Hollywood is a tough business. But what business right now isn’t tough?

On his feelings for Y&R, in general: I am enormously proud of the show and of the character I play, and have been enormously supportive all those years. I am very proud of the actors I work with and the kind of work we do given those very limiting circumstances. Many of the actors on the show are wonderful, and many of the story lines are wonderful — I’ve loved Maria Bell’s story lines, by and large, a lot.

But the days of Bill Bell, when he ran that show all by himself, those are over. Now you don’t even know who you are dealing with.


Anonymous said...

For Y&R Eric is the "goose" and they are making a terrible mistake. I do understand about the college boys and agree wholeheartedly their social skills are nill.

Best of luck to you Eric in wherever this journey takes you!

Anonymous said...

I truely believe that the show has taken a new turn from days of Bill Bell. The show in no way seems to be taking a good turn, it seems to be heading in a direction in which will not seperate it and make original from the other typical soaps on the television these days. I hate the idea that these "business" people are turning their backs on great storylines, great cast and the "goose" who has helped to keep proud viewers dedicated with their full attention towards the show. I feel that if they continue to play such a hard game with their actors they will be left in the dark themselves with no contracts to be filled and no one to play their storylines.
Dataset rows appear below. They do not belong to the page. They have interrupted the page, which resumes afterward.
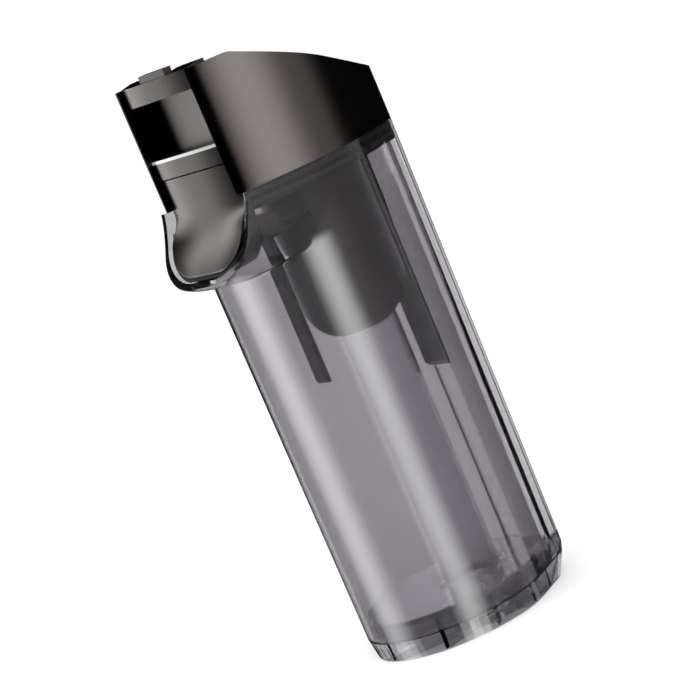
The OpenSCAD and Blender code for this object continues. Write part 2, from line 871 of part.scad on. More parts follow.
// Flat bar with a slanted foot
module probe_bar(size, y, low, high) {
    foot = size.y / 2;
    translate([-size.x / 2, 0, 0])
        translate([0, y - inlet_back, 0])
            rotate([90, 0, 90])
                linear_extrude(size.x)
                    polygon([[0, low + foot], [foot, low], [size.y, low], [size.y, high], [0, high]]);
}

// Metal strips in the back faces of the probes
contact_w = 2.4;
contact_t = 0.5;
contact_l = 22;

module contact_strip(y, low, over_cut) {
    block_at([-contact_w / 2, contact_w / 2], [y - contact_t, y + over_cut],
        [low, low + contact_l]);
}

module front_probe() {
    y = -front_probe_y;
    color([0.20, 0.17, 0.17])
        difference() {
            probe_bar(front_probe, y, front_probe_z, shelf_z);
            contact_strip(y + front_probe.y, front_probe_z + front_probe.y, over);
        }
}

module front_contact() {
    color([0.75, 0.75, 0.77])
        contact_strip(front_probe.y - front_probe_y, front_probe_z + front_probe.y, 0);
}

// Height of the thicker root of the rear probe
gusset_h = 30;
module rear_probe() {
    gusset_z = duct_z - gusset_h;
    thick = rear_probe.y;
    back = rear_probe_y + thick;
    color([0.20, 0.17, 0.17])
        difference() {
            union() {
                probe_bar(rear_probe, rear_probe_y, rear_probe_z, duct_z);
                side_profile([[back - over, gusset_z - thick], [back, gusset_z - thick],
                    [back + thick / 2, gusset_z + 2 * thick], [back + thick / 2, duct_z],
                    [back - over, duct_z]], rear_probe.x);
            }
            contact_strip(back, rear_probe_z + thick, over);
        }
}

module rear_contact() {
    color([0.75, 0.75, 0.77])
        contact_strip(rear_probe_y + rear_probe.y, rear_probe_z + rear_probe.y, 0);
}

// Contacts in the cap's flat rear wall
terminal_r = 1.6;
terminal_head = [2.4, 0.5];
terminal_x = [-8, 0, 8];
terminal_up = 8;
module terminal_place(x) {
    translate([x, rear_reach + lean(tank_h + 2 * terminal_up) - inlet_back, tank_h + terminal_up])
        rotate([-90, 0, 0])
            children();
}

module terminal_hole(x) {
    terminal_place(x)
        translate([0, 0, -cap_t - over])
            cylinder(h = cap_t + 2 * over, r = terminal_r + snug);
}

module rear_terminals() {
    color([0.80, 0.68, 0.40])
        for (x = terminal_x)
            terminal_place(x) {
                translate([0, 0, -cap_t - 2 * over])
                    cylinder(h = cap_t + 2 * over, r = terminal_r);
                cylinder(h = terminal_head[1], r = terminal_head[0]);
            }
}

tank_body();
tank_base();
riser_tube();
inlet_seal();
cap_shell();
cap_deck();
deck_screws();
filter_frame();
filter_paper();
filter_gasket();
lid_frame();
upper_seal();
lower_seal();
grip_bar();
grip_pocket();
grip_sill();
sill_strip();
catch();
catch_spring();
spout_plug();
spout_seal();
splash_hood();
front_probe();
rear_probe();
front_contact();
rear_contact();
rear_terminals();
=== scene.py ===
"""Looks of a vacuum cleaner's clear dirty water tank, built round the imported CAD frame.

Sizes are in mm in the build and become metres in the meshes. The frame's origin is the
centre of the inlet on the underside, the grip faces -Y and +Z is up.
"""
import json
import math

import bmesh
import bpy
from mathutils import Matrix, Vector

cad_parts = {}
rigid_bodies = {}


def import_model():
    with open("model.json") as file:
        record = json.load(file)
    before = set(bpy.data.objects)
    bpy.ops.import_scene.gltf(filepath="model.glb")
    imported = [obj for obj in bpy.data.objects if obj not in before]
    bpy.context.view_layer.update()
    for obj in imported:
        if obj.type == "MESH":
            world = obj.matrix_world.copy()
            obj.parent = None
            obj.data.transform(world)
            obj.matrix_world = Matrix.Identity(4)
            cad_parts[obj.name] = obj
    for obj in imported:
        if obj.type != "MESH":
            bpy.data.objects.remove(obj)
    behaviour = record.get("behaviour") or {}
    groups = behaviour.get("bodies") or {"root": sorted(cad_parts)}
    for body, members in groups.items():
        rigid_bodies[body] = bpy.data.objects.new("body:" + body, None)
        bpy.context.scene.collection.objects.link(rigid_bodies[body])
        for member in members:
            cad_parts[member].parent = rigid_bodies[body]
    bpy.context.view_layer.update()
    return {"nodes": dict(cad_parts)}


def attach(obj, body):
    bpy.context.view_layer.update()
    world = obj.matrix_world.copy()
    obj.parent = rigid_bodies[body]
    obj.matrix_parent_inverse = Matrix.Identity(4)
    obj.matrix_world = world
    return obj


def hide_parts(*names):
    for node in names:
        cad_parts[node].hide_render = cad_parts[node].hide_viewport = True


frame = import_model()
NODES = frame["nodes"]
MM = 0.001

# Sizes of the part, in mm, from its CAD source
TANK_H = 204.5
BODY_W = 78.0
FRONT_REACH = 44.0
SIDE_REACH = 37.0
REAR_REACH = 46.0
REAR_FLAT_W = 42.0
REAR_CORNER_R = 4.5
CAVITY_CORNER_R = 9.0  # rounder than in the source, for the look of a thick corner
DRAFT = 1.4
WALL = 2.2
INLET_BACK = 10.7
SPOUT_W = 65.0
SPOUT_DROP = 34.0
SPOUT_ROOT_Z = 170.5
SPOUT_FULL_Z = 187.5
LIP_RISE = 6.0
LIP_REACH = 56.4
SPOUT_CORNER_R = 8.0
RIM_REACH = 40.2
RIM_SWEEP = 17.5
RIM_POWER = 1.3
JAMB_R = 1.2
BASE_H = 8.5
CAP_TOP_Z = 257.5
ROOF_SLOPE = math.tan(math.radians(22.8))
ROOF_START = 24.6
CAP_T = 2.2
SLOT_HALF_W = 27.9
JAMB_REACH = 40.2
CAP_CORNER_R = 4.0
SPOUT_INSET_SHARE = 1.25  # side walls of the spout slant, so its inside is narrower by more
FRONT_POWER = 45  # the higher the power, the tighter the hull of two outlines
REAR_POWER = 160
HEEL_D = 11.0
HEEL_H = 14.0

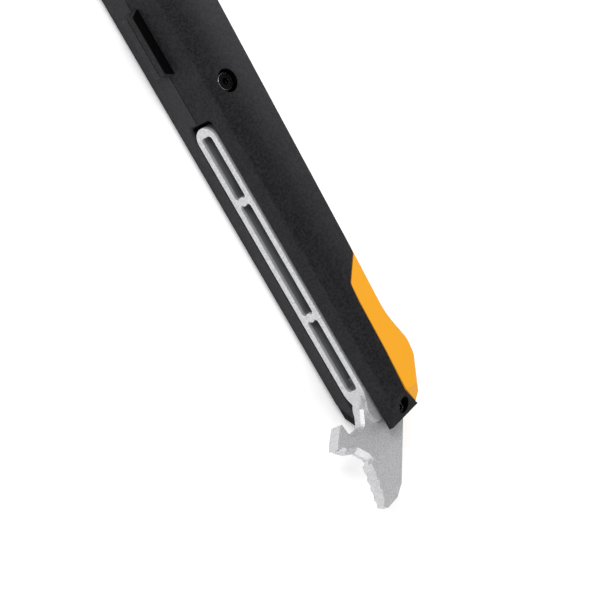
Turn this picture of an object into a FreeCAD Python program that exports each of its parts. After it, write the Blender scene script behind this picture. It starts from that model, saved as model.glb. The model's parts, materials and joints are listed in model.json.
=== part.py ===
"""Snap off knife: two moulded half shells hold a sheet steel blade channel, a sliding segmented blade
with a screw lock, a cast tail tool with a pry hook, and a hinged hatch over the spare blades.

Every sub-part shares one local frame: x runs from the tail ridge toward the nose, y is minus the depth
behind the front ridge, and z is the distance from the parting plane of the shells. The rest frame has
its origin on the far shell's outer face, at mid handle.
"""

import math
import os
import re

import FreeCAD
import Part
import Sketcher

SIZES = [
    # handle
    ("handle_length", 195.0, "tail ridge to nose end of the shells"),
    ("half_width", 12.75, "half the width across the two side faces"),
    ("origin_depth", 10.5, "depth of the origin behind the front ridge"),
    ("spine_tail", 18.6, "depth of the spine beside the hatch"),
    ("spine_mid", 22.0, "depth of the spine at its deepest"),
    ("spine_mid_start", 134.0, "where the spine stops deepening"),
    ("spine_chamfer", 2.0, "chamfer along the spine and nose"),
    ("roof_half", 10.5, "half width of the shallow front roof"),
    ("roof_drop", 1.3, "fall of the roof from ridge to bevel"),
    ("bevel_depth", 3.5, "depth at which the front bevel meets the side"),
    ("nose_taper", 45.0, "length of the tapered nose"),
    ("facet_length", 7.6, "length of the inclined side facet at the tail"),
    ("facet_rise", 0.75, "slope of that facet"),
    ("relief_length", 15.2, "length of the far shell's relief beside the hook"),
    ("relief_depth", 3.2, "depth of that relief"),
    ("tail_lean", 2.0, "lean of the tail end between ridge and horn"),
    ("horn_depth", 12.85, "depth of the horn behind the hatch"),
    ("edge_round", 1.5, "rounding between the roof and its bevel"),
    ("gap", 0.3, "clearance between pieces that move or drop in"),
    # pad on the front ridge
    ("pad_start", 121.8, "tail end of the raised pad"),
    ("pad_length", 21.6, "length of the raised pad"),
    ("pad_half", 2.6, "half width of the raised pad"),
    ("pad_rise", 3.2, "height of the raised pad over the ridge"),
    ("pad_slope", 1.3, "run of the pad's sloped ends"),
    # slot and arm of the tail tool
    ("arm_top", 103.8, "nose end of the arm"),
    ("arm_half", 4.25, "half thickness of the arm"),
    ("arm_front", 0.3, "setback of the arm from the ridge"),
    ("arm_depth", 6.0, "depth of the arm's back"),
    ("rail", 2.0, "thickness of the arm's rails"),
    ("pocket_depth", 4.3, "depth of the windows"),
    ("end_wall", 2.9, "wall at the top of the arm"),
    ("rib_one", 39.6, "first cross rib"),
    ("rib_two", 79.1, "second cross rib"),
    ("rib_half", 0.9, "half thickness of a rib"),
    ("rib_pad", 1.45, "radius of the round pad on a rib"),
    ("arm_tail", 8.2, "tail end of the arm's rails"),
    ("arm_taper", 5.2, "length over which the arm narrows to the plate"),
    ("slot_extra", 1.1, "length of the slot past the arm"),
    ("slot_corner", 1.2, "rounding of the slot's two end corners"),
    ("slot_lip", 0.7, "chamfer round the slot's mouth"),
    ("plate_half", 2.2, "half thickness of the head plate"),
    ("boss_half", 3.4, "half thickness of the boss beside the throat"),
    ("tooth_pitch", 2.8, "pitch of the serrations along the handle"),
    ("tooth_r", 1.4, "radius of a serration"),
    # hatch
    ("notch_line", 33.5, "x less depth on the notch's nose slope"),
    ("notch_nose", 43.0, "nose end of the notch floor"),
    ("notch_floor", 8.8, "depth of the notch floor"),
    ("notch_tail", 7.6, "tail end of the notch floor"),
    ("notch_tail_floor", 7.1, "depth of the notch floor at its tail end"),
    ("hatch_cavity", 9.7, "half width of the hollow in the hatch"),
    ("hinge_x", 53.2, "hatch pin, along the handle"),
    ("hinge_depth", 17.3, "hatch pin, behind the ridge"),
    ("hatch_pin_r", 0.75, "radius of the hatch pin"),
    ("hatch_pin_half", 8.0, "half length of the hatch pin"),
    ("running_fit", 0.05, "radial clearance of a pin in its moving part"),
    ("knuckle_r", 1.5, "outer radius of the hatch knuckle"),
    ("knuckle_half", 3.9, "half width of the hatch knuckle"),
    ("spring_length", 18.0, "length of the leaf spring"),
    # spare blades
    ("magazine_start", 8.2, "tail end of the spare blades"),
    ("magazine_depth", 9.4, "depth of the first spare blade"),
    # blade, channel and slider
    ("blade_length", 100.0, "blade, heel to point"),
    ("blade_half", 9.0, "half the width of the blade"),
    ("blade_thick", 0.5, "thickness of the blade"),
    ("blade_clear", 0.05, "clearance of a blade to what lies on it"),
    ("blade_depth", 14.2, "depth of the blade's front face"),
    ("blade_heel", 147.5, "heel of the blade, extended"),
    ("blade_hole", 1.5, "radius of the hole in the blade"),
    ("hole_setback", 4.5, "hole centre from the heel"),
    ("segment_pitch", 11.0, "pitch of the score lines"),
    ("score_depth", 0.12, "depth of a score line"),
    ("score_width", 0.3, "width of a score line"),
    ("point_run", 10.4, "run of the slanted point across the blade"),
    ("channel_start", 86.0, "tail end of the channel"),
    ("channel_reach", 8.0, "channel standing out of the nose"),
    ("channel_depth", 13.4, "depth of the channel's base"),
    ("channel_back", 17.1, "depth of the channel's lips"),
    ("channel_half", 9.9, "half the outer width of the channel"),
    ("sheet_metal", 0.6, "thickness of the channel's sheet"),
    ("lip_half", 5.0, "half the gap between the channel's lips"),
    ("slide_travel", 47.0, "travel of the blade"),
    ("carrier_length", 20.0, "length of the blade carrier"),
    ("carrier_back", 16.3, "depth of the carrier's back"),
    ("neck_drop", 0.1, "how far the carrier's neck stays below the lips"),
    ("nut_half", 3.5, "half width of the clamp nut"),
    ("nut_thick", 1.8, "thickness of the clamp nut"),
    ("stud_x", 158.0, "lock stud, blade extended"),
    ("stud_r", 2.0, "radius of the lock stud"),
    ("track_depth", 19.4, "depth of the slider track's floor"),
    ("track_half", 6.3, "half width of the slider track"),
    ("stem_half", 2.9, "half width of the slider's stem"),
    ("runner_length", 30.0, "length of the slider plate"),
    ("runner_rise", 21.9, "depth of the slider plate's top"),
    ("washer_thick", 0.5, "thickness of the friction washer"),
    ("wheel_r", 8.5, "radius of the lock wheel"),
    ("wheel_height", 5.6, "height of the lock wheel"),
    ("flute_r", 1.0, "radius of a grip flute on the wheel"),
    ("flutes", 20, "grip flutes on the wheel"),
    # fasteners
    ("upper_x", 112.5, "upper screw, along the handle"),
    ("upper_depth", 7.7, "upper screw, behind the ridge"),
    ("nose_x", 180.0, "nose screw, along the handle"),
    ("nose_depth", 8.0, "nose screw, behind the ridge"),
    ("tail_x", 4.0, "tail screw, along the handle"),
    ("tail_depth", 6.2, "tail screw, behind the ridge"),
    ("bore_r", 3.65, "radius of the counterbore"),
    ("bore_floor", 9.9, "counterbore floor from the parting plane"),
    ("head_r", 2.7, "radius of a screw head"),
    ("head_height", 1.7, "height of a screw head"),
    ("shank_r", 1.5, "radius of a screw shank"),
    ("shank_clearance", 0.15, "radial clearance round a shank"),
    ("hex_r", 1.25, "corner radius of the hex socket"),
    ("insert_r", 2.3, "outer radius of a brass insert"),
    ("insert_length", 7.0, "length of a brass insert"),
    ("tail_bore_r", 2.2, "radius of the tail screw's counterbore"),
    ("tail_bore_floor", 6.2, "its floor from the parting plane"),
    ("tail_head_r", 1.85, "radius of the tail screw's head"),
    ("tail_insert_length", 4.2, "length of the tail insert"),
]

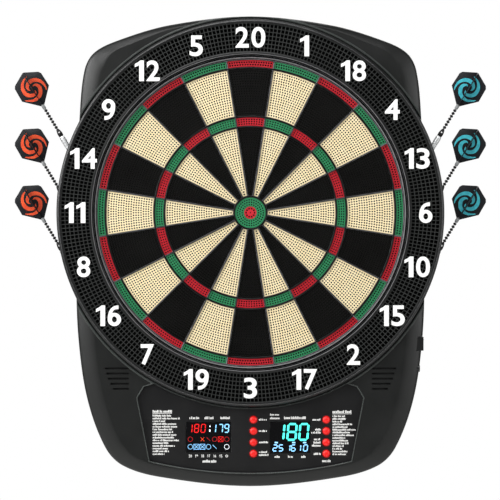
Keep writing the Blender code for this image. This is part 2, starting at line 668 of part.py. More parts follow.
def make_darts():
    shaft_end = -SHAFT_LENGTH
    barrel_end = shaft_end - BARREL_LENGTH
    foot = [(radius * MM, shaft_end + distance * MM) for radius, distance in SHAFT_FOOT]
    profile = [(0, 0), (COLLAR[0], 0), (SHAFT_RADIUS, -COLLAR[1]), *foot,
               (BARREL_RADIUS, shaft_end - BARREL_TAPERS[0]), (BARREL_RADIUS, barrel_end + BARREL_TAPERS[1]),
               (BARREL_END_RADIUS, barrel_end), (TIP_ROOT[0], barrel_end - TIP_ROOT[1]),
               (TIP_POINT[0], TIP_POINT[1] - DART_LENGTH), (0, -DART_LENGTH)]
    vane = [(width * MM, along * MM) for along, width in FLIGHT_OUTLINE]
    vane += [(-width, along) for width, along in reversed(vane)]
    for side, word, colour in ((-1, "left", flight_orange), (1, "right", flight_cyan)):
        tilt = side * (math.pi / 2 - DART_SLOPE)
        for row in range(DART_COUNT):
            x, depth, z = dart_point(side, row, 0.0)
            stand = Matrix.Translation((x, -depth, z)) @ Matrix.Rotation(tilt, 4, "Y")
            dart = turned(f"dart_{word}_{row + 1}", profile, 10, metal_grey)
            dart.matrix_world = stand
            half = FLIGHT_THICKNESS / 2
            flight = plate(f"flight_{word}_{row + 1}", [vane], (-half, half), colour)
            cross = plate(f"cross_vane_{word}_{row + 1}", [vane], (-half, half))
            flight.matrix_world = stand
            cross.matrix_world = stand @ Matrix.Rotation(math.pi / 2, 4, "Z")
            combine(flight, cross, "UNION")


make_front_housing()
make_rear_cover()
make_layers()
make_spider()
make_segments()
make_bulls()
make_catch_ring()
make_panel()
make_buttons()
make_speakers()
make_switch()
make_jack()
make_darts()

bpy.context.view_layer.update()
for part in parts.objects:
    rounded(part)
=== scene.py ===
import math
import random

import bmesh
import bpy
from mathutils import Matrix, Vector
from mathutils.geometry import interpolate_bezier


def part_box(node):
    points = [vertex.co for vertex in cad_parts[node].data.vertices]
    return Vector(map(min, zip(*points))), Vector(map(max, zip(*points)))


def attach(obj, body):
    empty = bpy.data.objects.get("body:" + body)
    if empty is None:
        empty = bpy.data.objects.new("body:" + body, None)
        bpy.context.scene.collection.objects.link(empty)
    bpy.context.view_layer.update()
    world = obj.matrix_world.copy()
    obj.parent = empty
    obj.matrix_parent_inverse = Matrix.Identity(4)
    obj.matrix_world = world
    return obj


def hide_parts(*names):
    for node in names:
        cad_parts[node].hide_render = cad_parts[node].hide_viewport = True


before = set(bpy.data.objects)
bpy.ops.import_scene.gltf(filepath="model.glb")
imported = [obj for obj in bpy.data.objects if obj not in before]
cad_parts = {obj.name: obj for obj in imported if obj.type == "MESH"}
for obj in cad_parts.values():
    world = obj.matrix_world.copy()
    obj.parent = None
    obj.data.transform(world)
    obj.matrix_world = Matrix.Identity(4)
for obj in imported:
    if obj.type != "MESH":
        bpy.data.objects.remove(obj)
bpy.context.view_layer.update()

for spare in ("Cube", "Light", "Camera"):
    if spare in bpy.data.objects:
        bpy.data.objects.remove(bpy.data.objects[spare])

# Places are (x, z) as the players see them, and depths are distances from the wall, so y = -depth.
mm = 0.001
facing = Matrix.Rotation(math.pi / 2, 4, "X")  # turns a drawing's +Z towards the players
numbers = [20, 1, 18, 4, 13, 6, 10, 15, 2, 17, 3, 19, 7, 16, 8, 11, 14, 9, 12, 5]
sectorAngle = math.tau / len(numbers)
print("frame loaded:", len(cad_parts), "nodes")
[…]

I will miss seeing Eric on the show but I stand beside him in what is right and I would like to see his fellow cast members stand by him as well and take a stand with their opinions and actions on how things are being dealt with these days. It would be a great loss to the soap entertainment indusrty if The Young and The Restless was to go off the air but I would rather see it go off while the storylines are still something good to talk about and remember then to watch it sink because the viewers are turned off!

The best of luck to you Eric on all that the future holds for you. You are a great actor of your time and we the viewers who know how to appreciate you do so in high regards.